Where does the Magic come from?

A quiet moment for ‘her’ in 15 Ross Street with Vivi Frehner & Barry Hill

I was considering this question two weeks ago in a Curious Body session after a profound duet showed up and the room went silent with wonder at the beauty of it. What made it beautiful? The magic, the profound connection , the timing, the felt experience as witnesses. The two movers were not trying they were in the magic. You could call it flow state perhaps, or the zone, or as I have referenced in previous posts, I could say they were totally “dropped in” & that’s why they could create it.

I don’t want to over analyse the magic, but I do want to acknowledge it. Sometimes we are in this state for a short time. Sometimes moments of divine timing happen in an Improvisation and we take those moments as gifts of the practice. If the magic is there from beginning to end that is something extra special. It’s special to be in it as the creator and it’s special for the witnesses also. I can’t say I live for these moments but I find them deeply satisfying. It also makes me very happy to be part of the reason that the conditions are present so magic can arise.

Patterns – A collaborative piece with Vivi Frehner, Collen Coy, Phil Blackman and composer Barry Hill live at the Quad, Lismore 2018

Maybe it is worth a little analysis. What are the conditions from which magic can arise? What are the blocks to magic? Laziness is a block. A busy mind is a block, and doing what you always do is also not helpful. People think Improvisation is easy, but it is not. It’s not easy to watch and it’s not easy to do. But if you do it well, it is easy to watch. Ha.

To begin we have to arrive, and then we have to notice we are beginning. Noticing takes attention and attention takes effort. So you cannot be lazy and still expect to notice. You cannot be lazy and still expect to drop in and shift states from normal everyday person to a body aware person. We want our attention to be heightened, we want to notice everything. Breath is key also, as it is with meditation training, noticing the breath while you are moving and using it consciously can bring you into a sensing body state that is ready to play and engage.
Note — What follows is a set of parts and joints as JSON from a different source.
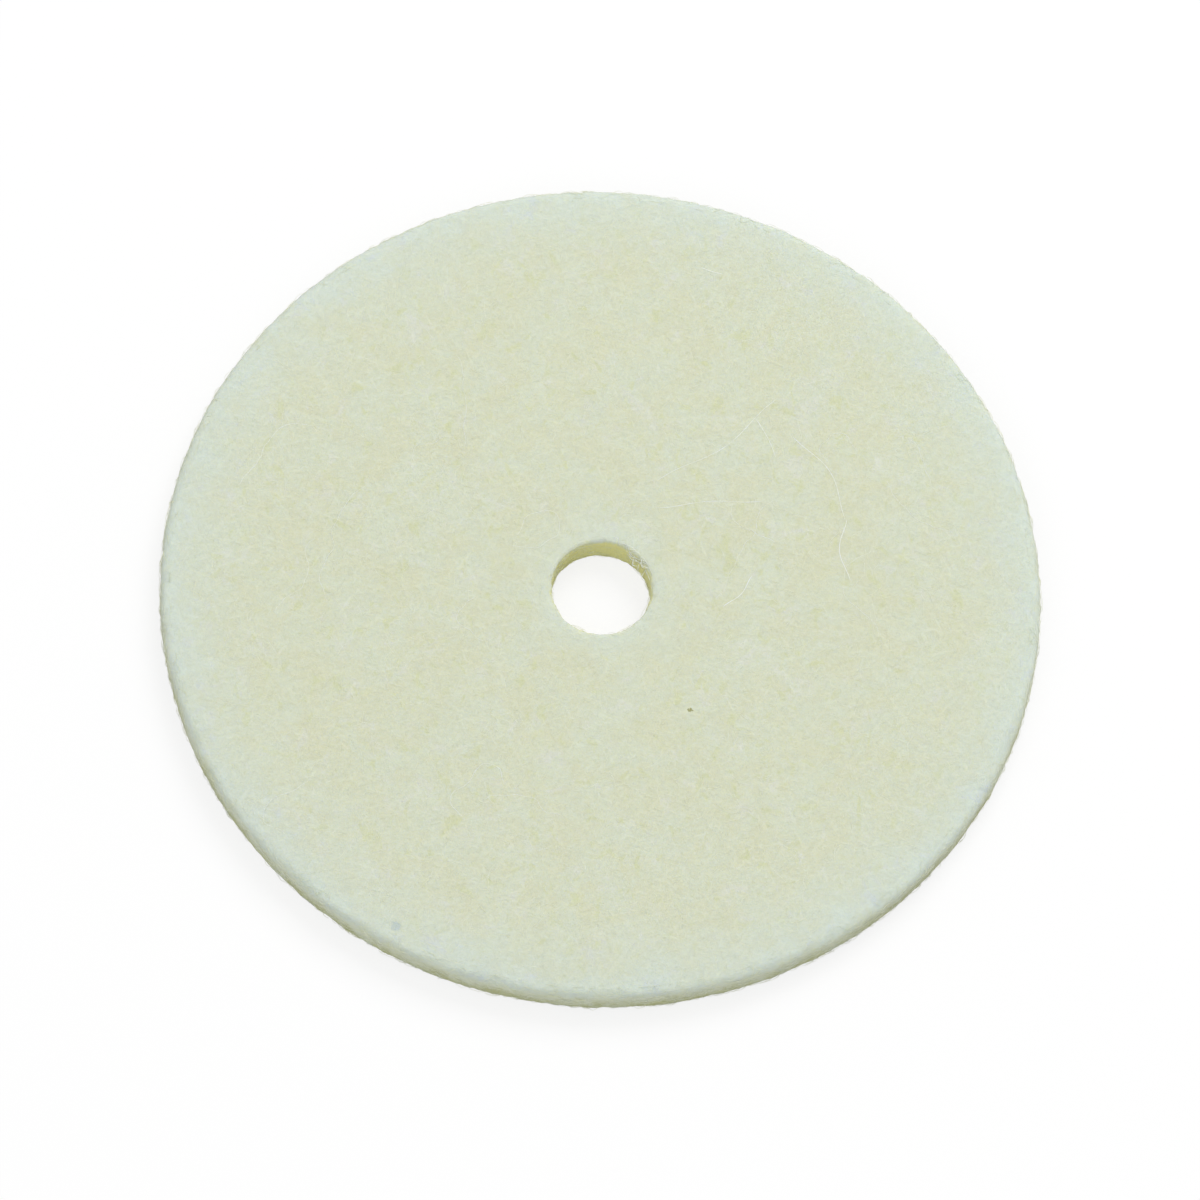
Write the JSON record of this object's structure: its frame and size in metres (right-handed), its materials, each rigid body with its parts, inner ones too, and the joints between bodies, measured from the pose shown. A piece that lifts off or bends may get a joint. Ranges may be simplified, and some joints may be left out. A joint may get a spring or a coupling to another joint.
{
  "type": "felt polishing wheel",
  "caption": "Flat disc of hard pressed wool felt with a plain central arbor hole, for polishing stone, glass or metal on a spindle.",
  "frame": {"origin": "middle of the underside, on the axis of the arbor hole, where the wheel lies on a bench", "axes": "+Z along the arbor hole's axis, out of the upper face; X and Y lie in the plane of the wheel and are interchangeable"},
  "size_m": [0.1142, 0.1142, 0.0048],
  "materials": {
    "wool_felt": "matte"
  },
  "bodies": {
    "root": {"felt_wheel": "wool_felt"}
  },
  "joints": []
}
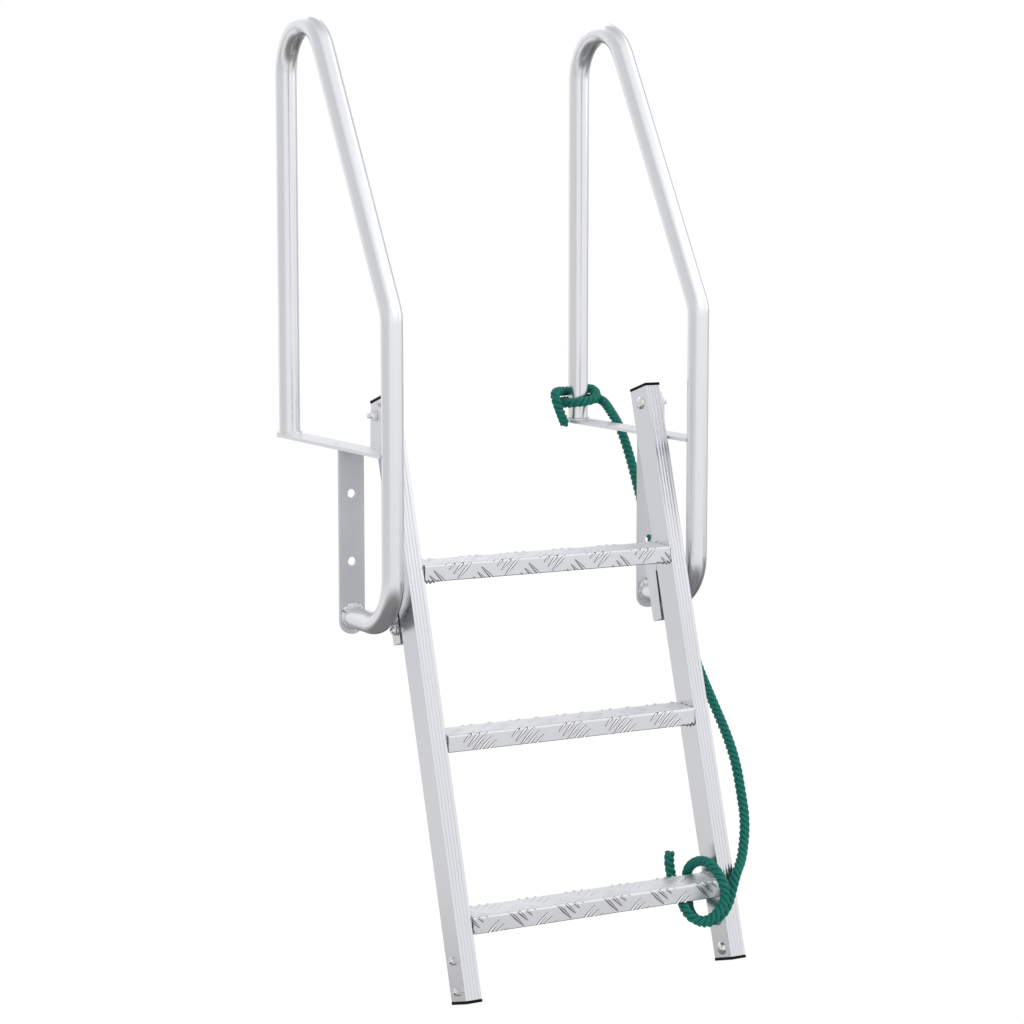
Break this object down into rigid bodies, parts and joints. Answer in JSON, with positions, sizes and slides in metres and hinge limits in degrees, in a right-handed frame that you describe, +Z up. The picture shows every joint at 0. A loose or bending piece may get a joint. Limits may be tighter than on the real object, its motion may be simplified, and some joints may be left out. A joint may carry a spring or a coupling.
{
  "type": "dock ladder",
  "caption": "Folding aluminium dock ladder with bent tube handrails, chequer plate steps and a green rope tied to one rail.",
  "frame": {"origin": "on the dock side face of the left dock plate, on the plate's centre line, level with the deck", "axes": "+X across the ladder from left rail to right rail, +Y from the water towards the dock, +Z up"},
  "size_m": [0.564, 0.5817, 1.3937],
  "materials": {
    "aluminium": "satin anodised",
    "bright_steel": "bright zinc plated",
    "black_plastic": "moulded black",
    "white_nylon": "nylon",
    "green_rope": "three strand laid rope"
  },
  "bodies": {
    "rails": {"left_deck_strap": "aluminium", "left_dock_plate": "aluminium", "left_handrail": "aluminium", "left_pivot_lug": "aluminium", "right_deck_strap": "aluminium", "right_dock_plate": "aluminium", "right_handrail": "aluminium", "right_pivot_lug": "aluminium", "rope_hitch": "green_rope", "rope_run": "green_rope"},
    "ladder": {"bottom_step": "aluminium", "left_foot_bolts": "bright_steel", "left_foot_cap": "black_plastic", "left_pivot_bolt": "bright_steel", "left_pivot_nut": "bright_steel", "left_pivot_spacer": "white_nylon", "left_stop_bolt": "bright_steel", "left_stop_bracket": "aluminium", "left_stringer": "aluminium", "left_top_cap": "black_plastic", "middle_step": "aluminium", "right_foot_bolts": "bright_steel", "right_foot_cap": "black_plastic", "right_pivot_bolt": "bright_steel", "right_pivot_nut": "bright_steel", "right_pivot_spacer": "white_nylon", "right_stop_bolt": "bright_steel", "right_stop_bracket": "aluminium", "right_stringer": "aluminium", "right_top_cap": "black_plastic", "rope_step_loop": "green_rope", "top_step": "aluminium"}
  },
  "joints": [
    {"name": "ladder_fold", "type": "hinge", "parent": "rails", "child": "ladder", "pos_m": [0.254, -0.055, 0.053], "axis": [-1, 0, 0], "range_deg": [0, 166]}
  ]
}
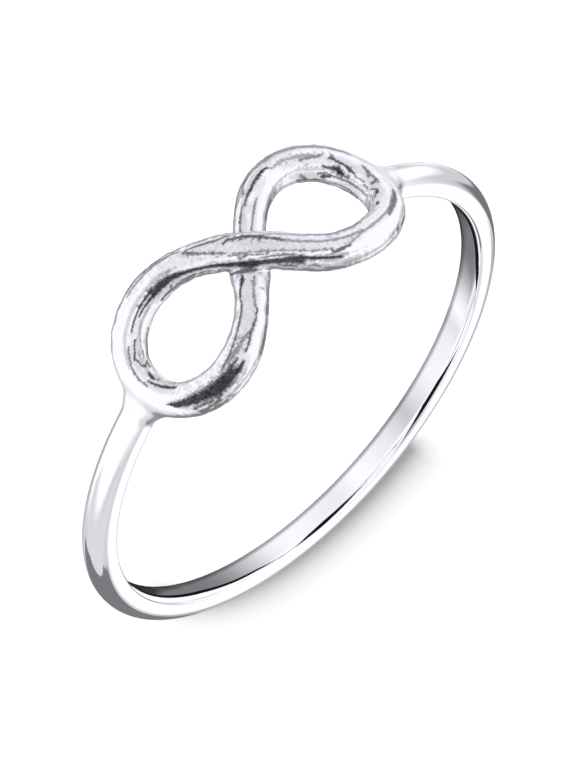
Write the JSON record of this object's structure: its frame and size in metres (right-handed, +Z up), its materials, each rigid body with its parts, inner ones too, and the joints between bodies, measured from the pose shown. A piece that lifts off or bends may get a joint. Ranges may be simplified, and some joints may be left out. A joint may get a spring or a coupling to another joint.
{
  "type": "infinity ring",
  "caption": "Slim finger ring whose band opens into a figure of eight of one wire that crosses over itself.",
  "frame": {"origin": "centre of the finger hole, halfway across the band", "axes": "the ring lies on its side: +X along the infinity, +Y from the finger hole towards the infinity, +Z up; the finger's axis leans 7.4 degrees from Z, because the lobes reach lower than the band"},
  "size_m": [0.019, 0.0198, 0.0055],
  "materials": {
    "silver": "polished silver band, hand-worked satin wire"
  },
  "bodies": {
    "root": {"ring": "silver"}
  },
  "joints": []
}
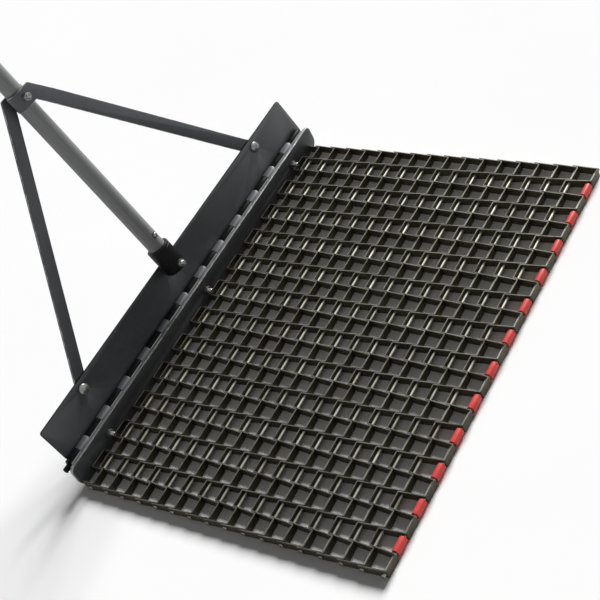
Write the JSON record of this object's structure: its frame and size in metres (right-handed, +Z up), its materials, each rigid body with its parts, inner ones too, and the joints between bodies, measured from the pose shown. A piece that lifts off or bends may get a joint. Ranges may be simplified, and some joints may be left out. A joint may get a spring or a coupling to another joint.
{
  "type": "drag mat",
  "caption": "Hand-drawn drag mat: belt of flat-wire strips on cross rods behind a hinged steel bar, leaning leader plate, tubular pole and two flat braces.",
  "frame": {"origin": "middle of the steel bar's underside, on the ground", "axes": "+X from the bar to the free edge of the mat, +Y along the bar, +Z up"},
  "size_m": [0.8826, 0.6553, 1.4079],
  "materials": {
    "strip_steel": "dark galvanised, worn bright on the edges",
    "rod_steel": "plain drawn wire",
    "red_sleeve": "semi-gloss red sleeves on plain wire",
    "dark_painted_steel": "dark grey powder coat",
    "zinc_plated_steel": "bright zinc plating",
    "pole_steel": "satin grey",
    "black_plastic": "smooth moulded",
    "black_rubber": "matt"
  },
  "bodies": {
    "lead": {"leader_plate": "dark_painted_steel", "hinge_pin": "zinc_plated_steel", "brace_right": "dark_painted_steel", "brace_left": "dark_painted_steel", "pole": "pole_steel", "pole_socket": "black_plastic", "socket_bolt": "zinc_plated_steel", "socket_nut": "zinc_plated_steel", "clamp_bolt": "zinc_plated_steel", "clamp_nut": "zinc_plated_steel", "brace_bolt_right": "zinc_plated_steel", "brace_nut_right": "zinc_plated_steel", "brace_bolt_left": "zinc_plated_steel", "brace_nut_left": "zinc_plated_steel", "hand_grip": "black_rubber"},
    "button": {"snap_button": "zinc_plated_steel"},
    "bar": {"mat_bar": "dark_painted_steel", "hinge_leaf": "dark_painted_steel", "bar_bolt_1": "zinc_plated_steel", "bar_nut_1": "zinc_plated_steel", "bar_bolt_2": "zinc_plated_steel", "bar_nut_2": "zinc_plated_steel", "bar_bolt_3": "zinc_plated_steel", "bar_nut_3": "zinc_plated_steel", "anchor_strip": "strip_steel", "rod_00": "rod_steel"},
    "row_01": {"strip_01": "strip_steel", "rod_01": "rod_steel"},
    "row_02": {"strip_02": "strip_steel", "rod_02": "rod_steel"},
    "row_03": {"strip_03": "strip_steel", "rod_03": "rod_steel"},
    "row_04": {"strip_04": "strip_steel", "rod_04": "rod_steel"},
    "row_05": {"strip_05": "strip_steel", "rod_05": "rod_steel"},
    "row_06": {"strip_06": "strip_steel", "rod_06": "rod_steel"},
    "row_07": {"strip_07": "strip_steel", "rod_07": "rod_steel"},
    "row_08": {"strip_08": "strip_steel", "rod_08": "rod_steel"},
    "row_09": {"strip_09": "strip_steel", "rod_09": "rod_steel"},
    "row_10": {"strip_10": "strip_steel", "rod_10": "rod_steel"},
    "row_11": {"strip_11": "strip_steel", "rod_11": "rod_steel"},
    "row_12": {"strip_12": "strip_steel", "rod_12": "rod_steel"},
    "row_13": {"strip_13": "strip_steel", "rod_13": "rod_steel"},
    "row_14": {"strip_14": "strip_steel", "rod_14": "rod_steel"},
    "row_15": {"strip_15": "strip_steel", "rod_15": "rod_steel"},
    "row_16": {"strip_16": "strip_steel", "rod_16_sleeves": "red_sleeve"}
  },
  "joints": [
    {"name": "bar_hinge", "type": "hinge", "parent": "lead", "child": "bar", "pos_m": [-0.01015, 0.0062, 0.0344], "axis": [0, 1, 0], "range_deg": [-70, 95]},
    {"name": "row_01_hinge", "type": "hinge", "parent": "bar", "child": "row_01", "pos_m": [0.0185, -0.007, 0.00635], "axis": [0, -1, 0], "range_deg": [-18, 15]},
    {"name": "row_02_hinge", "type": "hinge", "parent": "row_01", "child": "row_02", "pos_m": [0.0471, -0.007, 0.00635], "axis": [0, -1, 0], "range_deg": [-18, 15]},
    {"name": "row_03_hinge", "type": "hinge", "parent": "row_02", "child": "row_03", "pos_m": [0.0757, -0.007, 0.00635], "axis": [0, -1, 0], "range_deg": [-18, 15]},
    {"name": "row_04_hinge", "type": "hinge", "parent": "row_03", "child": "row_04", "pos_m": [0.1043, -0.007, 0.00635], "axis": [0, -1, 0], "range_deg": [-18, 15]},
    {"name": "row_05_hinge", "type": "hinge", "parent": "row_04", "child": "row_05", "pos_m": [0.1329, -0.007, 0.00635], "axis": [0, -1, 0], "range_deg": [-18, 15]},
    {"name": "row_06_hinge", "type": "hinge", "parent": "row_05", "child": "row_06", "pos_m": [0.1615, -0.007, 0.00635], "axis": [0, -1, 0], "range_deg": [-18, 15]},
    {"name": "row_07_hinge", "type": "hinge", "parent": "row_06", "child": "row_07", "pos_m": [0.1901, -0.007, 0.00635], "axis": [0, -1, 0], "range_deg": [-18, 15]},
    {"name": "row_08_hinge", "type": "hinge", "parent": "row_07", "child": "row_08", "pos_m": [0.2187, -0.007, 0.00635], "axis": [0, -1, 0], "range_deg": [-18, 15]},
    {"name": "row_09_hinge", "type": "hinge", "parent": "row_08", "child": "row_09", "pos_m": [0.2473, -0.007, 0.00635], "axis": [0, -1, 0], "range_deg": [-18, 15]},
    {"name": "row_10_hinge", "type": "hinge", "parent": "row_09", "child": "row_10", "pos_m": [0.2759, -0.007, 0.00635], "axis": [0, -1, 0], "range_deg": [-18, 15]},
    {"name": "row_11_hinge", "type": "hinge", "parent": "row_10", "child": "row_11", "pos_m": [0.3045, -0.007, 0.00635], "axis": [0, -1, 0], "range_deg": [-18, 15]},
    {"name": "row_12_hinge", "type": "hinge", "parent": "row_11", "child": "row_12", "pos_m": [0.3331, -0.007, 0.00635], "axis": [0, -1, 0], "range_deg": [-18, 15]},
    {"name": "row_13_hinge", "type": "hinge", "parent": "row_12", "child": "row_13", "pos_m": [0.3617, -0.007, 0.00635], "axis": [0, -1, 0], "range_deg": [-18, 15]},
    {"name": "row_14_hinge", "type": "hinge", "parent": "row_13", "child": "row_14", "pos_m": [0.3903, -0.007, 0.00635], "axis": [0, -1, 0], "range_deg": [-18, 15]},
    {"name": "row_15_hinge", "type": "hinge", "parent": "row_14", "child": "row_15", "pos_m": [0.4189, -0.007, 0.00635], "axis": [0, -1, 0], "range_deg": [-18, 15]},
    {"name": "row_16_hinge", "type": "hinge", "parent": "row_15", "child": "row_16", "pos_m": [0.4475, -0.007, 0.00635], "axis": [0, -1, 0], "range_deg": [-18, 15]},
    {"name": "snap_button_slide", "type": "slide", "parent": "lead", "child": "button", "axis": [0.9332, 0.2419, 0.2658], "range_m": [-0.003, 0], "stiffness_N_per_m": 400, "springref_m": 0.002}
  ]
}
If movers run through yoga poses to arrive and warm up, they may stretch this or that, but it wont bring them into new moving territory, it wont wake up their creativity. So we need to get these habits out of the way and start noticing the body and go from there. It sounds a bit scary with nothing to hold onto, as a teacher I will offer images or speak of body parts or thoughts on seeing, sensing & feeling to help enable movers to unfold into not knowing. From this place I think we can become interested. That is the ideal, that curious, interested state.

I tend not to use music to bring people into a state although I know this can be done very well, but the effect is different and the practice is different. I could say coming into a moving state through music is like having a drip feed, we don’t have to hunt for our food. If we just go with the music there is not so much work to do. It’s not better or worse and the practices are not mutually exclusive, but you do not get that easy drip feed ride in a Curious Body class. I try to use music that is obscure in form so that it cannot be hooked into by the mover. Curious Body is about working at being interested, so certain music or silence will support that evolution best.

Al Wunder was one of my teachers. He used language like ‘initiator’ & ‘responder’, putting us in duets making us choose a role each, possibly throwing out another imperative like ‘left elbow as primary mover’ and off you went to work with that to sound of his hand made hum drum… Curious Body is full of all my past teachers. And I’m grateful for them all.

Some moments arise as divine, when no one in the solo, duo or group appears to be doing anything special and yet the listening & responding is happening in such a way that the unfolding choreography is perfect. This is a skill. It is the magic, and the movers that practice know how to make it. They know when it is there and if they don’t cling to it they could find themselves in it for minutes at a time. Perhaps I do live for those minutes because they feed the rest of the hours in my day. They keep me going as an artist, a teacher and as a maker. They keep me reaching for the next collaboration, the next project.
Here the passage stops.